Winfried acha que Ines leva uma vida chata, triste, sem amor nem humor, toda ela preenchida pelo trabalho, e que acabou por os separar, não só geográfica mais também humana e emocionalmente. Por isso, vai visitá-la a Bucareste, onde tira da mochila todo o seu arsenal de acessórios ridículos e assume uma identidade falsa, a do Toni Erdmann do título, um “life coach” de gente famosa, para a recuperar para si, mas também para uma vida mais “humana” (“Afinal, que tipo de ser humano és tu?”, pergunta-lhe Winfried/Toni a certa altura) usando a arma do riso. E tudo isto na presença dos amigos, dos colegas, dos clientes e do namorado de Ines. Conseguirá ele reconquistar a filha sem que esta se zangue com o pai?

[Veja a entrevista com Sandra Hüller]

Mas um dos grandes momentos de comédia do embaraço de “Toni Erdmann” não é protagonizado por Winfried/Toni, mas sim por Ines. Estão ambos em casa de uma colega desta, a abarrotar de familiares, e o pai, que disse à dona da casa ser o embaixador alemão, convence a filha a cantar “The Greatest Love of Hall”, de Whitney Houston. O que ela faz, entre o sofrido e o esforçado, saindo logo de cena sem agradecer as palmas – porque em vez de a acharem ridícula e despropositada, os presentes até gostaram de a ouvir. É uma sequência que dá o mote para o filme, que mantém, do princípio ao fim, um registo cómico neutro, em surdina, sem explosões de “slapstick” nem “gags” espalhafatosos, que encontra reciprocidade no estilo visual prático, asséptico e distanciado de Maren Ade, e nas próprias personagens.

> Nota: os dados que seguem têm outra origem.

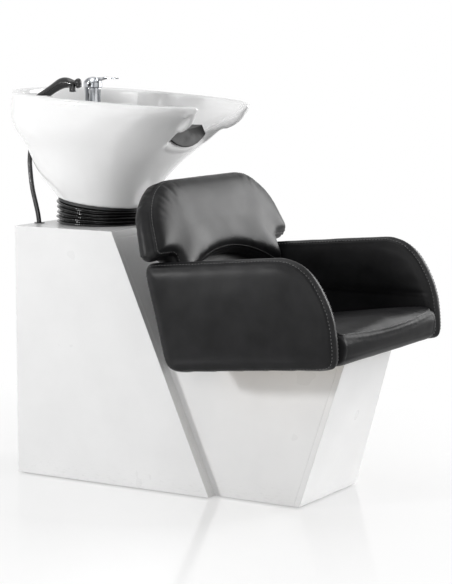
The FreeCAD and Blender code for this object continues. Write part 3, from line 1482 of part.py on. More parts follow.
def mixer():
    """Single lever tap: body with shank and nut, cartridge, turning cap and lever."""
    x, y = "mixer_x", "mixer_y"
    bore = "mixer_radius - mixer_wall"
    floor = "mixer_height - cartridge_height"
    turned_part("mixer_body", [
        (0, "-mixer_shank_length"),
        ("mixer_shank_radius", "-mixer_shank_length"),
        ("mixer_shank_radius", 0),
        ("mixer_radius", 0),
        ("mixer_radius", "mixer_foot_height"),
        ("mixer_waist_radius", "mixer_foot_height * 2"),
        ("mixer_waist_radius", "mixer_height * 3 / 4"),
        ("mixer_radius - mixer_wall / 4", "mixer_height"),
        ("mixer_waist_radius - mixer_wall", "mixer_height"),
        ("mixer_waist_radius - mixer_wall", floor),
        (0, floor),
    ], x, y, "deck_z")
    inner = "mixer_waist_radius - mixer_wall"
    turned_part("mixer_cartridge", [
        (0, floor), (inner, floor), (inner, "mixer_height"), (0, "mixer_height"),
    ], x, y, "deck_z")
    turned_part("mixer_nut", [
        ("mixer_shank_radius", 0),
        ("mixer_nut_radius", 0),
        ("mixer_nut_radius", "mixer_nut_height"),
        ("mixer_shank_radius", "mixer_nut_height"),
    ], x, y, "deck_z - deck_thick - mixer_nut_height")
    cap_low = "deck_z + mixer_height + lever_gap / 2"
    disc = rod("cap_radius", "cap_height", x, y, cap_low)
    lug_y = "mixer_y + cap_lug_reach - cap_lug_half"
    lug_z = cap_low + " + cap_height"
    lug = box("mixer_x - cap_lug_half", lug_y, lug_z, "2 * cap_lug_half", "2 * cap_lug_half", "cap_lug_height")
    pin_z = lug_z + " + lever_pin_rise"
    pin_way = rod(
        "lever_pin_radius + shaft_gap",
        "4 * cap_lug_half",
        "mixer_x - 2 * cap_lug_half",
        "mixer_y + cap_lug_reach",
        pin_z,
        "x",
    )
    node(cut(fuse(disc, lug), pin_way), "mixer_cap")
    pin = rod("lever_pin_radius", "2 * lever_pin_half", "mixer_x - lever_pin_half", "mixer_y + cap_lug_reach", pin_z, "x")
    node(pin, "lever_pin")
    middle_x, middle_y = size.mixer_x, size.mixer_y
    face = size.deck_z + size.mixer_height + size.lever_gap / 2 + size.cap_height
    base = face + size.lever_gap / 2
    radius = size.cap_radius
    tall = size.lever_dome_height
    ball = (radius ** 2 + tall ** 2) / (2 * tall)
    dome = Part.makeSphere(ball, Vector(middle_x, middle_y, base + tall - ball))
    dome = dome.common(Part.makeCylinder(radius, tall, Vector(middle_x, middle_y, base)))
    tip = middle_y - size.lever_length
    thick = size.lever_thick
    root = middle_y - radius / 2
    lever_slack = size.lever_gap
    sections = []
    for along, low, deep, half in (
        (middle_y, base + lever_slack, tall - 2 * lever_slack, size.lever_width / 2),
        (root, base + lever_slack, size.lever_root_thick, size.lever_width / 2),
        (blend(root, tip, LEVER_DOME_SHARE), base + tall - thick, thick, size.lever_width / 2),
        (tip, base + tall - thick, thick / 2, size.lever_tip_width / 2),
    ):
        sections.append(polygon([
            Vector(middle_x - half, along, low),
            Vector(middle_x + half, along, low),
            Vector(middle_x + half, along, low + deep),
            Vector(middle_x - half, along, low + deep),
        ]))
    handle = Part.makeLoft(sections, True, True)
    lug_half = size.cap_lug_half + size.lever_gap
    hinge_y = middle_y + size.cap_lug_reach
    slot_front = hinge_y - 2 * size.cap_lug_half
    slot = Part.makeBox(2 * lug_half, 2 * radius, size.cap_lug_height + 2 * size.lever_gap, Vector(
        middle_x - lug_half, slot_front, base))
    # The underside rises behind the hinge pin, so that the lever can lift
    relief = Part.Face(polygon([
        Vector(middle_x - radius, hinge_y, base),
        Vector(middle_x - radius, hinge_y + radius, base),
        Vector(middle_x - radius, hinge_y + radius, base + radius * LEVER_RELIEF_SHARE),
    ])).extrude(Vector(2 * radius, 0, 0))
    pin_space = Part.makeCylinder(size.lever_pin_radius, 2 * size.lever_pin_half, Vector(
        middle_x - size.lever_pin_half, hinge_y, face + size.lever_pin_rise), Vector(1, 0, 0))
    feature(dome.fuse(handle).cut([slot, relief, pin_space]), "mixer_lever")


def handset():
    """Hand shower that pulls out of its socket in the deck, and its spray nozzle."""
    turned_part("handset_socket", [
        ("handset_tail_radius + shaft_gap", "-socket_sleeve_depth"),
        ("socket_sleeve_radius", "-socket_sleeve_depth"),
        ("socket_sleeve_radius", 0),
        ("socket_radius", 0),
        ("socket_radius - socket_height / 2", "socket_height"),
        ("handset_tail_radius + shaft_gap", "socket_height"),
    ], "-handset_x", "handset_y", "deck_z")
    x, y, z = -size.handset_x, size.handset_y, size.deck_z
    seat_z = z + size.socket_height
    centres = []
    wires = []
    for reach, rise, radius, angle in HANDSET_SHARES:
        centre_z = blend(seat_z, z + size.handset_rise, rise)
        centres.append(Vector(x, y - size.handset_reach * reach, centre_z))
        ring = Part.Wire([Part.makeCircle(size.handset_radius * radius)])
        ring.rotate(Vector(), Vector(1, 0, 0), 90 - angle)
        ring.translate(centres[-1])
        wires.append(ring)
    nose = math.radians(HANDSET_SHARES[-1][3])
    ahead = Vector(0, -math.cos(nose), math.sin(nose))
    spine = Part.BSplineCurve()
    spine.interpolate(Points=centres, InitialTangent=Vector(0, 0, 1), FinalTangent=ahead)
    body = Part.Wire([spine.toShape()]).makePipeShell(wires, True, False)
    tail_high = size.socket_height + size.handset_tail_depth
    tail = Part.makeCylinder(size.handset_tail_radius, tail_high, Vector(x, y, z - size.handset_tail_depth))
    body = body.fuse(tail)
    feature(body, "handset")
    share = size.nozzle_back_share
    head = Vector(x, y - size.handset_reach * share, z + size.handset_rise)
    nozzle = Part.makeCylinder(size.nozzle_radius, size.handset_radius + size.nozzle_length, head, Vector(0, 0, -1))
    feature(nozzle.cut(body).Solids[-1], "handset_nozzle")


cabinet()
pedestal()
floor_frame()
seat_frame()
seat()
backrest(arms())
basin_stand()
plate_bolts = tilt_plate()
basin(plate_bolts)
upper_ring = bellows()
feature(upper_ring.cut(plate_bolts), "bellows_upper_ring")
waste()
inlets()
hoses()
mixer()
handset()

doc.recompute()
for item in doc.Objects:
    if "Invalid" in item.State or "Error" in item.State:
        raise RuntimeError(f"{item.Label} failed: {item.State}")
for item in nodes:
    if item.Shape.isNull() or not item.Shape.isValid() or not item.Shape.Solids:
        raise RuntimeError(f"{item.Label} has no valid solid")
os.makedirs("parts", exist_ok=True)
for item in nodes:
    item.Shape.exportStep(f"parts/{item.Label}.step")
print(len(nodes), "pieces")
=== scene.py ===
"""Hair washing bed: a glazed basin that tilts on a lacquered cabinet, with a padded armchair in front."""
import json
import math

import bmesh
import bpy
import numpy as np
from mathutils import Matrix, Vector, noise
from mathutils.bvhtree import BVHTree
from mathutils.kdtree import KDTree


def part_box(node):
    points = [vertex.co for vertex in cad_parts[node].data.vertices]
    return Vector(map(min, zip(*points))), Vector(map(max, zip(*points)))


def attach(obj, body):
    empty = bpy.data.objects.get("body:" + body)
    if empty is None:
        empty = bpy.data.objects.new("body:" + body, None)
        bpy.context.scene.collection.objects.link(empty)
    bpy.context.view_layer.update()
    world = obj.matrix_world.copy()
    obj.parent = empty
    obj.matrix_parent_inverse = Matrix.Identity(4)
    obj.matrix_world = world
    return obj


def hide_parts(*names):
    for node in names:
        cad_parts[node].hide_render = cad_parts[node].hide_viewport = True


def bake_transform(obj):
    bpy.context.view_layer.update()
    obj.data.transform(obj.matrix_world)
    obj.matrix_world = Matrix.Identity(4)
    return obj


bl_info = {
    "name": "Hair washing bed",
    "version": (1, 0, 0),
    "blender": (4, 5, 0),
    "location": "3D Viewport > Sidebar > Washing bed",
    "description": "Dresses a salon backwash unit: basin, taps, hoses, cabinet and upholstered chair",
    "category": "Object",
}

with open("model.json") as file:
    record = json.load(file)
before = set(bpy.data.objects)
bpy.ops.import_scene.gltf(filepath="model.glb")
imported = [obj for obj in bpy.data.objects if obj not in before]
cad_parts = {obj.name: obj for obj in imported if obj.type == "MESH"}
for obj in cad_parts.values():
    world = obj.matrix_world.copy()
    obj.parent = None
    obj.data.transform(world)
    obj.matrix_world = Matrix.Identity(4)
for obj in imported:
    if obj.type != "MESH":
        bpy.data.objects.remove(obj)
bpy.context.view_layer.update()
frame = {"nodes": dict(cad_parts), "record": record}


# Units
def linear(code):
    """An sRGB hex colour as linear red, green, blue and alpha."""
    values = []
    for start in (1, 3, 5):
        share = int(code[start:start + 2], 16) / 255
        values.append(share / 12.92 if share <= 0.04045 else ((share + 0.055) / 1.055) ** 2.4)
    return (*values, 1.0)


def per_mm(size):
    """A texture scale whose features are about this many millimetres across."""
    return 1000 / size


def millimetres(*points):
    """Points given in millimetres, in metres."""
    return [tuple(value / 1000 for value in point) for point in points]


# Sizes and colours that a user would change
def length(name, description, default):
    """A length property in metres."""
    return bpy.props.FloatProperty(name=name, description=description, default=default, min=0, unit="LENGTH",
                                   subtype="DISTANCE", precision=5)


def colour(name, description, code):
    """A colour property from an sRGB hex value."""
    return bpy.props.FloatVectorProperty(name=name, description=description, default=linear(code), size=4,
                                         min=0, max=1, subtype="COLOR")


class WashingBedSizes(bpy.types.PropertyGroup):
    """Sizes of the upholstery, edges and hoses."""

    stitch_pitch: length("Stitch pitch", "From one stitch to the next", 0.0085)
    stitch_length: length("Stitch length", "Visible length of one stitch", 0.0058)
    thread: length("Thread", "Diameter of the sewing thread", 0.0013)
    seam_depth: length("Seam depth", "How deep a seam pulls the leather in", 0.0018)
    seam_width: length("Seam width", "How wide a seam's groove is", 0.0034)
    cushion_grain: length("Cushion grain", "Mesh size of the cushions before they are inflated", 0.0068)
    cushion_swell: length("Cushion swell", "The most that a cushion's surface may move when inflated", 0.007)
    glaze_grain: length("Glaze grain", "Mesh size of the basin", 0.0034)
    board_edge: length("Board edge", "Rounding of the lacquered boards' edges", 0.0012)
    rib_swell: length("Rib swell", "How far a rib of the boot stands out", 0.0078)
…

[Veja uma cena de “Toni Erdmann”]

Tudo em “Toni Erdmann” funciona de forma estranhamente insólita e muito pouco ou nada previsível. Os esforços de Winfried/Toni para fazer rir a filha são embaraçosos, sim, porque patéticos e sem piada nenhuma, Ines é tão glacial e controlada por causa das responsabilidades do seu trabalho, que nunca perde as estribeiras, e numa das melhores cenas do filme, uma festa de aniversário nudista, a comédia assenta no visível incómodo de todos os participantes, e no facto do único que está vestido, usar um traje do folclore búlgaro que mais parece um disfarce de Abominável Homem das Neves. Estamos numa comédia de risinhos nervosos e não de gargalhadas sonoras.

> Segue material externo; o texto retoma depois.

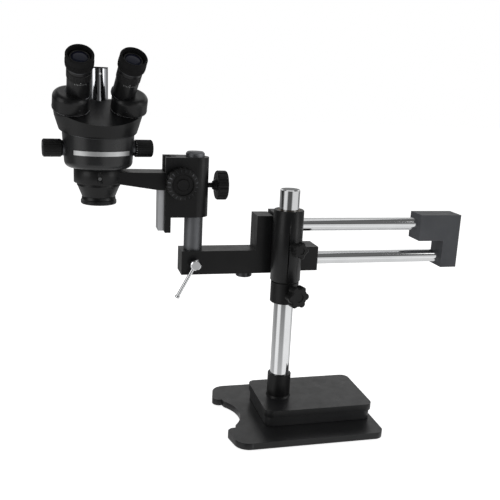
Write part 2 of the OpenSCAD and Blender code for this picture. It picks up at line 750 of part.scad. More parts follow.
module photo_screw() color("#e8e9ea") in_head()
  translate([port_x, port_y + deck_y - port_r - 0.5, port_top - 8]) along_y() set_screw(1.6, 2.4, 0.8);

module photo_cap() color("#121213") in_head() translate([port_x, port_y + deck_y, port_top]) union() {
  disc(port_r, 1.8, 0.5);
  translate([0, 0, -6]) cylinder(r = port_r - 2 - 0.15, h = 6 + eps);
}

module zoom_shaft() color("#b5b7ba") in_head() translate([-zoom_x1 + 8, 0, zoom_z]) along_x()
  cylinder(r = 5, h = 2 * (zoom_x1 - 8));

module zoom_knobs() color("#151516") in_head() for (s = [-1, 1])
  translate([s * zoom_x0, 0, zoom_z]) rotate([0, s * 90, 0]) difference() {
    fluted_knob(zoom_r, zoom_x1 - zoom_x0, 24, 1.1, zoom_r - 3.5, 1);
    translate([0, 0, -eps]) cylinder(r = 5, h = zoom_x1 - zoom_x0 - 8 + eps);
  }

// ---- eyepiece side assemblies ----

module prism_housing(side) on_deck(side) {
  top = drum_h - play;
  difference() {
    union() {
      translate([side * (drum_x - pivot_x), 0, play]) rotate_extrude() union() {
        polygon([[0, 0], [drum_r - 1, 0], [drum_r, 1], [drum_r, top - drum_round],
          [drum_r - drum_round, top], [0, top]]);
        translate([drum_r - drum_round, top - drum_round]) intersection() {
          circle(drum_round);
          square(drum_round);
        }
      }
      translate([0, 0, -spigot_h]) cylinder(r = spigot_r, h = spigot_h + 1);
    }
    translate([0, 0, -spigot_h - eps]) cylinder(r = prism_bore, h = spigot_h + drum_h + 1);
    translate([side * (tube_x - pivot_x), 0, drum_h]) rotate([tube_tilt, side * tube_splay, 0])
      translate([0, 0, -tube_seat]) cylinder(r = tube_r, h = 60);
  }
}

module prism_housing_left() color("#1a1b1d") prism_housing(-1);
module prism_housing_right() color("#1a1b1d") prism_housing(1);

module eye_tube(side) on_tube(side) rotate_extrude() polygon([
  [ocular_r + fit, -tube_seat], [tube_r, -tube_seat], [tube_r, tube_l], [neck_r, tube_l],
  [neck_r, tube_l + dioptre_l], [ocular_r + fit, tube_l + dioptre_l]
]);

module eye_tube_left() color("#1c1d1f") eye_tube(-1);
module eye_tube_right() color("#1c1d1f") eye_tube(1);

module dioptre_ring(side) on_tube(side) translate([0, 0, tube_l + 0.1]) difference() {
  ring(neck_r + fit, dioptre_r, dioptre_l - 0.2, 0.6);
  for (i = [0 : 23]) rotate(i * 15) translate([dioptre_r + 0.5, 0, 2.5]) cylinder(r = 0.9, h = dioptre_l - 5);
}

module dioptre_ring_left() color("#151516") dioptre_ring(-1);
module dioptre_ring_right() color("#151516") dioptre_ring(1);

// Eyepiece: barrel in the tube, a collar over it and the two lenses' cell
module eyepiece(side) on_tube(side) translate([0, 0, tube_l + dioptre_l])
  rotate_extrude() polygon([
    [12, -30], [ocular_r, -30], [ocular_r, 0], [tube_r, 0], [tube_r, ocular_l], [neck_r, ocular_l],
    [neck_r, ocular_l + 12], [14, ocular_l + 14], [0, ocular_l + 14], [0, ocular_l + 8],
    [12, ocular_l + 4]
  ]);

module eyepiece_left() color("#1d1e20") eyepiece(-1);
module eyepiece_right() color("#1d1e20") eyepiece(1);

module eyecup(side) on_tube(side) translate([0, 0, tube_l + dioptre_l + ocular_l])
  rotate_extrude() polygon([
    [neck_r, 0], [cup_r - 1.5, 0], [cup_r, 1.5], [cup_r, cup_l - 2], [cup_r - 1.2, cup_l],
    [cup_r - 3, cup_l - 0.6], [neck_r, 14]
  ]);

module eyecup_left() color("#0f0f10") eyecup(-1);
module eyecup_right() color("#0f0f10") eyecup(1);

base_plate();
base_feet();
weight_lower();
weight_upper();
base_screws();
pillar_socket();
socket_screw();
pillar();
pillar_bolt();
safety_collar();
thrust_washer();
collar_knob();
hub_casting();
hub_bushes();
rod_bushes();
swivel_knob();
arm_lock_knob();
rod_upper();
rod_lower();
front_bracket();
end_cap();
boom_screws();
bracket_nut();
clamp_screw();
clamp_lever();
post();
focus_body();
guide_rails();
rail_screws();
post_lock_knob();
focus_slide();
focus_rack();
ring_arm();
arm_screws();
ring_screw();
pinion();
focus_knob_front();
focus_knob_rear();
head_body();
head_nose();
objective_ring();
objective_lens();
head_top();
name_plate();
photo_tube();
photo_screw();
photo_cap();
zoom_shaft();
zoom_knobs();
prism_housing_left();
eye_tube_left();
dioptre_ring_left();
eyepiece_left();
eyecup_left();
prism_housing_right();
eye_tube_right();
dioptre_ring_right();
eyepiece_right();
eyecup_right();
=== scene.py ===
import json
import math

import bmesh
import bpy
from mathutils import Matrix, Vector


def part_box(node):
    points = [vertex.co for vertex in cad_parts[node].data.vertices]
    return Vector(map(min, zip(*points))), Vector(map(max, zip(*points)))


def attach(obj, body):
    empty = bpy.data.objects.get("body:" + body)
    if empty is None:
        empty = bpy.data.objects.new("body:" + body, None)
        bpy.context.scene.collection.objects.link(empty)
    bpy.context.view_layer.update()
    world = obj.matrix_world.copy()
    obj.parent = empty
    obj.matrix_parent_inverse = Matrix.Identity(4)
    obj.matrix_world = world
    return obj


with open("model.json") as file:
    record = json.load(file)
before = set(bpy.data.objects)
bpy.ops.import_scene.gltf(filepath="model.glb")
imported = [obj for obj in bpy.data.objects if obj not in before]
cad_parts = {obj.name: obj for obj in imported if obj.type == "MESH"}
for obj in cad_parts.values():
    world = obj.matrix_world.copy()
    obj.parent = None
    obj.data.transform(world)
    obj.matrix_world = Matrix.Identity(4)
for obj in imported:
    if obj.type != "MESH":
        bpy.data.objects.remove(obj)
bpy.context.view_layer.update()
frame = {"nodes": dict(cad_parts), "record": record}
MM = 0.001


def new_object(name, data):
    obj = bpy.data.objects.new(name, data)
    bpy.context.scene.collection.objects.link(obj)
    return obj


# ---------------------------------------------------------------- camera and light

# the camera looks along its azimuth, from +Y towards +X, and downwards by its drop
CAMERA_PLACE = Vector((-0.3513, -1.0693, 0.5673))
CAMERA_AZIMUTH = math.radians(15.15)
CAMERA_DROP = math.radians(13.72)
CAMERA_ROLL = math.radians(-2.79)
LENS = 51.19
SENSOR_WIDTH = 36.0

# name, place, width, height and watts of each softbox; all face one point
SOFTBOX_AIM = Vector((0.0, 0.0, 0.28))
SOFTBOXES = (
    ("softbox_left", (-1.9, -0.9, 1.1), 1.0, 1.6, 9),
    ("softbox_right", (1.7, -1.1, 1.0), 0.9, 1.6, 8),
    ("softbox_top", (0.1, 0.3, 2.2), 1.8, 1.8, 6),
)

# The room that the object is lit by and reflects, as ramps of (position, brightness).
# Ramps round the object run from 0 to 1 anticlockwise from -X, with the camera near 0.20.
# Ramps of height run from 0 straight down, through 0.5 level, to 1 straight up.

# round the room: softboxes to the left and right of the camera
AROUND = ((0.0, 0.10), (0.02, 0.88), (0.11, 0.88), (0.145, 0.07), (0.26, 0.07), (0.30, 0.85),
          (0.50, 0.85), (0.56, 0.30), (0.70, 0.30), (0.80, 0.28), (0.93, 0.08), (1.0, 0.08))
# how far up and down those softboxes reach
WINDOW = ((0.0, 0.0), (0.22, 0.1), (0.34, 1.0), (0.56, 1.0), (0.61, 0.05), (1.0, 0.0))
# the pale table below and the open room above
HEIGHT = ((0.0, 0.85), (0.25, 0.85), (0.37, 0.05), (0.5, 0.03), (0.62, 0.02), (0.70, 0.14),
          (0.9, 0.16), (1.0, 0.12))
# a backdrop behind the object, and the band above level in which it is bright
BACKDROP = ((0.0, 0.0), (0.5, 0.0), (0.58, 1.0), (0.86, 1.0), (0.95, 0.0), (1.0, 0.0))
BACKDROP_WINDOW = ((0.0, 0.0), (0.58, 0.0), (0.65, 1.0), (0.75, 1.0), (0.86, 0.2), (1.0, 0.0))

WHITE = (1, 1, 1, 1)
FLOOR_COLOUR = (0.92, 0.92, 0.92, 1)
FLOOR_GLOW = 0.85
# half the floor's width in m, and how far under the feet it lies in mm
FLOOR_REACH = 8
FLOOR_DROP = 0.2


def make_camera():
    data = bpy.data.cameras.new("camera")
    data.lens = LENS
    data.sensor_width = SENSOR_WIDTH
    data.clip_start, data.clip_end = 0.01, 100.0
    camera = new_object("camera", data)
    ahead = Vector((math.sin(CAMERA_AZIMUTH) * math.cos(CAMERA_DROP),
                    math.cos(CAMERA_AZIMUTH) * math.cos(CAMERA_DROP),
                    -math.sin(CAMERA_DROP)))
    level = Vector((math.cos(CAMERA_AZIMUTH), -math.sin(CAMERA_AZIMUTH), 0))
    below = ahead.cross(level)
    right = math.cos(CAMERA_ROLL) * level + math.sin(CAMERA_ROLL) * below
    down = -math.sin(CAMERA_ROLL) * level + math.cos(CAMERA_ROLL) * below
    turn = Matrix((right, -down, -ahead)).transposed()
    camera.matrix_world = Matrix.Translation(CAMERA_PLACE) @ turn.to_4x4()
    bpy.context.scene.camera = camera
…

[Veja a realizadora e os dois intérpretes no Festival de Nova Iorque]

A verdade é que sob a sua superfície anti-convencional, o seu “look” clínico e o seu registo átono, “Toni Erdmann” oculta um coração tradicional e fiel a um formato consagrado pelo tempo e pelo público. O da boa e velha comédia dramática em família, onde um progenitor solitário procura reencontrar-se com o/a descendente que a vida ou o trabalho levaram para longe e se perdeu numa existência alienada de tudo o que é importante. Acima de tudo, do afecto dos seus. Com a conivência dos dois óptimos actores principais, que nunca perdem o pé das suas personagens nem tentam torná-las facilmente simpáticas ao nossos olhos, Maren Ade rodou, em “Toni Erdmann”, uma comédia de reconciliação familiar de boa cepa, só que em modo enviesado “de autor”. E passe o cliché, um daqueles filmes que primeiro se estranha – e muito – mas depois acaba por se entranhar – e bem.